Azure / usql

U-SQL Examples and Issue Tracking
http://usql.io
MIT License
234 stars 683 forks source link

Cannot extract json containing an array as start element #118

Open kurtng opened 6 years ago

kurtng commented 6 years ago

JsonExtractor cannot handle if json contains an array as top most object. Following does not work

input json: [{'groupId':'g1'},{'groupId':'g2'}] extractor with path: new Microsoft.Analytics.Samples.Formats.Json.JsonExtractor("$[*]")

MikeRys commented 6 years ago

Thanks for reporting this. I think this may have been broken with an earlier check in to make the handling of large top-level documents more streaming and less DOM-based. I will take a look while time permits.

fe-rod commented 6 years ago

@kurtng we are having the same issue.

Thing is that on the file JsonExtractor.cs (line 57), there is the following line:

if (reader.TokenType == JsonToken.StartObject)
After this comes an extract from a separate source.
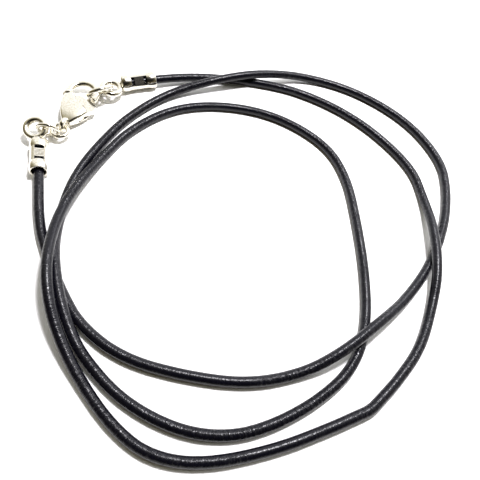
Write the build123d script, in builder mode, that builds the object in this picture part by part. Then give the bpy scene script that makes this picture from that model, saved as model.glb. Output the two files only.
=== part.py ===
from build123d import *
from math import cos, radians, sin, tan
import os

os.makedirs("parts", exist_ok=True)

# A leather cord necklace, laid down in loops, with its clasp closed.
# Millimetres, +Z up.  The surface that it lies on is Z = 0, and the origin is under the middle of the
# clasp's metal pieces.

# The cord.
cord_diameter = 1.6
strand_gap = 0.10            # air between two strands that cross
cord_end_gap = 0.30          # air between the cord's end and the closed end of its crimp
cord_side_gap = 0.05         # air between the cord and the pressed band

# The crimp ends.
crimp_diameter = 3.2
crimp_length = 6.7
crimp_wall = 0.45
crimp_head = 1.0             # thickness of the closed end
head_round = 0.55
mouth_round = 0.14
collar_bulge = 0.13          # the collars swell by this much in their middle
mouth_collar = 1.75          # whole tube between the mouth and the first slot
slot_length = 0.65
band_length = 1.7            # between the two slots
band_flat = 1.26             # height of its pressed flat over the axis
slot_width = 1.5
groove_pitch = 0.28
groove_width = 0.12
groove_depth = 0.09
window_turn_a = 40.0         # slots turned from straight up, towards the viewer's side
window_turn_b = -15.0

# The soldered loops.
loop_wire = 1.1
loop_radius = 1.65           # centre of the wire
loop_reach_a = 2.3           # closed end to the loop's centre
loop_reach_b = 2.45
loop_swing_a = 29.2          # degrees in plan from the tube's axis
loop_swing_b = 11.0
loop_rise_a = 8.5
loop_rise_b = 18.3
loop_roll_a = 3.9
loop_roll_b = 9.5
neck_diameter = 1.2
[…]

For what I understand, the first reader.Read() will be a JsonToken.StartArray so it will skip the first read and the path won't work, instead the path will be applied in the second iteration when the SelectChildren(token, this.rowpath) is called.

We are trying to make some changes but still haven't found a nice generic solution.

I'll let you know if we have some news.